Window on Bali |
Where to wear your frangipani blossom - and other mysteries of Bali
This grinning stone statue would look a bit strange I think, if she didn't have those frangipani blossoms behind her ears. Balinese people like to do this. It's partly as an appeasement to the gods, but often it seems to be just pure whimsy. Bali, Indonesia's enigma, is its second most populated island (out of a total 13,676) with over four million inhabitants. A tiny 5.5 thousand square kilometre island, it clings to Hinduism rather than Islam, favoured by the rest of Indonesia, but here it comes with a pantheistic slant. To keep the spirits out, they simply poke flowers into any orifice of their many carved images, until every crevice is in bloom.
Many visitors come for the surfing on the southern beaches, such as Kuta (above), belting across the sand that is really not sand at all – just minute round balls like couscous – into the creaming waves at dawn and hardly pausing until sunset. Others come to hang out at the ritzy hotels – Nusa Dua is filled with just about every five-star hotel you could name – baking by the iridescent pools, rousing long enough to change for dinner in restaurants that seem to serve any cuisine, any time.
There is a centuries-old tradition of craftsmanship and artisans on Bali. This is the place where you may find quality batik fabrics and clothings, woven sarongs, puppet-making, silverwork, marble, wood and stone carvings, jewellery and much more.
At this batik factory you can see up close the meticulous process the workers use to create these delicate cloths. The pattern made by these blocks is then outlines in hot wax before the cloth is dipped into a dye bath. As the wax is removed, the familiar white outlines are revealed.
Other workers work on looms, creating lengths of bright intricately patterned fabric called endek. Sometimes gold and silver threads are also included for special purposes, and this is called songket. COME WITH US as we explore Bali in THIS VIDEO
Roadside, near the capital of Denpasar, were a multiude of showrooms for huge glass sculptures and vases. In fact Bali does 'huge' very well. Nearby were carpentry workshops turning out doors that would fit a palace, and just along the road a little more, massive looming stone carvings, ideal if you have a mansion with gateways to match. On a smaller scale, it is easy to pick up a set of teak outdoor furniture for a bargain price, and of course shipping to anywhere in the world is happily organised for customers.

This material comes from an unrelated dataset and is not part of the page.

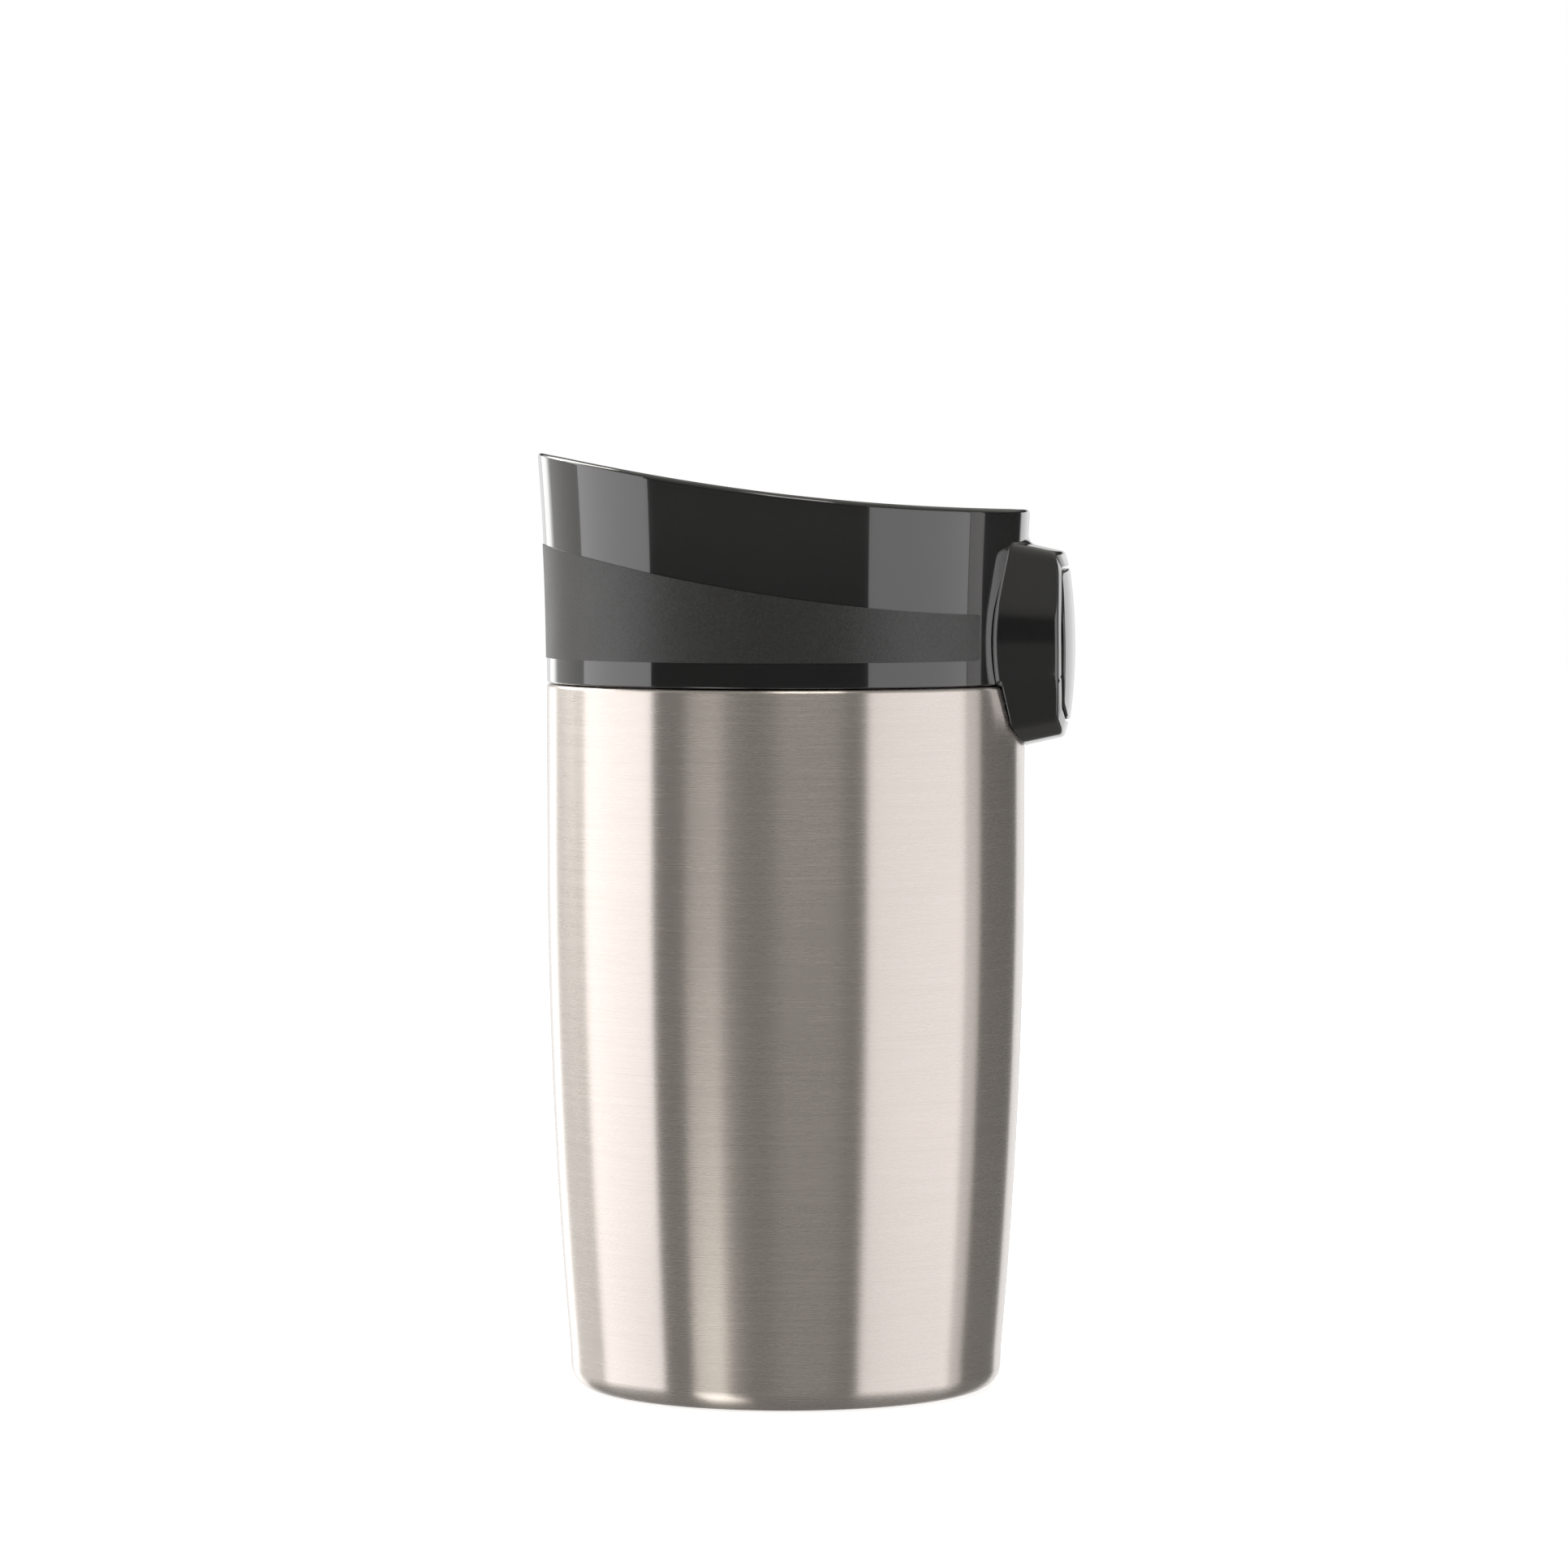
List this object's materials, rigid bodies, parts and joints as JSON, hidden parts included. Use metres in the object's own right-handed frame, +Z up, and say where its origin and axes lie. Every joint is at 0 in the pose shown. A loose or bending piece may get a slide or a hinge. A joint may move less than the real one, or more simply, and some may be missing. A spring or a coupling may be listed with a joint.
{
  "type": "insulated travel mug",
  "caption": "Double-walled steel travel mug with a black screw lid, a sloping rim, a grip band and a side push button that opens the drinking valve.",
  "frame": {"origin": "centre of the base on the mug's axis, on the surface it stands on", "axes": "+Z up along the mug's axis, +X from the axis to the push button, -X the drinking side where the rim is highest"},
  "size_m": [0.0862, 0.0786, 0.15],
  "materials": {
    "brushed_steel": "fine circumferential brushing, slightly warm",
    "plain_steel": "plain drawn stainless steel",
    "base_steel": "satin stainless steel",
    "sealing_glass": "fused glass bead",
    "getter_metal": "dull sintered metal",
    "spring_steel": "bright drawn wire",
    "gloss_black": "high gloss moulded black",
    "button_black": "gloss moulded black",
    "soft_grip": "matt soft touch with a fine grain",
    "inner_black": "satin moulded black",
    "silicone": "translucent grey silicone"
  },
  "bodies": {
    "vessel": {"outer_shell": "brushed_steel", "inner_liner": "plain_steel", "shell_bottom": "plain_steel", "base_cap": "base_steel", "vacuum_seal_bead": "sealing_glass", "getter": "getter_metal"},
    "gasket_ring": {"neck_gasket": "silicone"},
    "lid": {"lid_shell": "gloss_black", "grip_band": "soft_grip", "screw_plug": "inner_black", "button_housing": "gloss_black", "rod_guide": "inner_black", "arm_pin": "spring_steel", "valve_spring": "spring_steel", "return_spring": "spring_steel"},
    "button": {"push_button": "button_black", "push_rod": "inner_black", "rod_seal": "silicone"},
    "valve": {"valve_arm": "inner_black", "drink_seal": "silicone", "vent_seal": "silicone"}
  },
  "joints": [
    {"name": "lid_rise", "type": "slide", "parent": "vessel", "child": "gasket_ring", "axis": [0, 0, 1], "range_m": [0, 0.0241]},
    {"name": "lid_turn", "type": "hinge", "parent": "gasket_ring", "child": "lid", "pos_m": [0, 0, 0.1135], "axis": [0, 0, 1], "range_deg": [0, 720]},
    {"name": "button_press", "type": "slide", "parent": "lid", "child": "button", "axis": [-1, 0, 0], "range_m": [0, 0.0024], "stiffness_N_per_m": 800, "springref_m": -0.002, "deforming": ["return_spring"]},
    {"name": "valve_open", "type": "hinge", "parent": "lid", "child": "valve", "pos_m": [0.0054, 0, 0.13041], "axis": [0, -1, 0], "range_deg": [0, 7.01], "deforming": ["valve_spring"]}
  ],
  "couplings": [
    {"joint": "lid_rise", "follows": "lid_turn", "m_per_rad": 0.0019099},
    {"joint": "valve_open", "follows": "button_press", "rad_per_m": 50.905}
  ]
}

If you are thirsty in a tropical country and don't trust the water, this is what you should ask for. The cool water inside a green coconut is absolutely sterile - so much so that in emergencies it has been successfully used to replace plasma in transfusions. Just ask the vendor to chop off the top. With a straw inserted it is the most thirst-quenching drink you will ever have. Ask for a spoon to scoop out some of the tender inner pulp too.
Bali is also known for another drink which has grown famous as much for its weirdness as its flavour. Some time ago, it was discovered that the local civet cat had a taste for raw coffee berries. Partially digested, they passed through the cat and of course ended up on the forest floor as droppings. Now who would think to then wash out those same berries and dry and roast them and sell them as coffee at ten times the regular price?
This could be just a charming weird and wacky coffee story, except you may already know that it has become a big business and those cute little animals are now being bred to be kept in captivity which is much more cramped than this showpiece one (above), eating pretty well only coffee, and never setting their four feet in the forest where they belong.
However if you are interested in walking through some lovely gardens, watching coffee being hand-roasted.....
.....and tasting the range of teas and flavoured coffees available on a coffee plantation, do visit Satria Agrowista in Gianyar on the eastern side of Bali.
Dance is also an important means of expression and religious belief. The dancers in this VIDEO come from near Ubud.
Aaah! the fruit. Here it is as if God rained down a handful of his best seeds into one of the world's most fertile spots. Watch for mounds of prickly durian, that love-it hate-it fruit of south-east Asia. Those that hate it, avoid its smell, pulling faces and getting out of range. "How can you bear to put something that smells so bad, so near your face?" one wide-eyed tourist asked me once. Easy! Durian lovers don't see it that way at all. That 'unique fragrance' speaks of creamy delight within the horned exterior. But the fruit that won me and has me pestering greengrocers back home here, is the markisa, essentially a yellow skinned passionfruit. Its off-putting greyish flesh looks unappetising, but its perfume and sweetness made me an instant addict.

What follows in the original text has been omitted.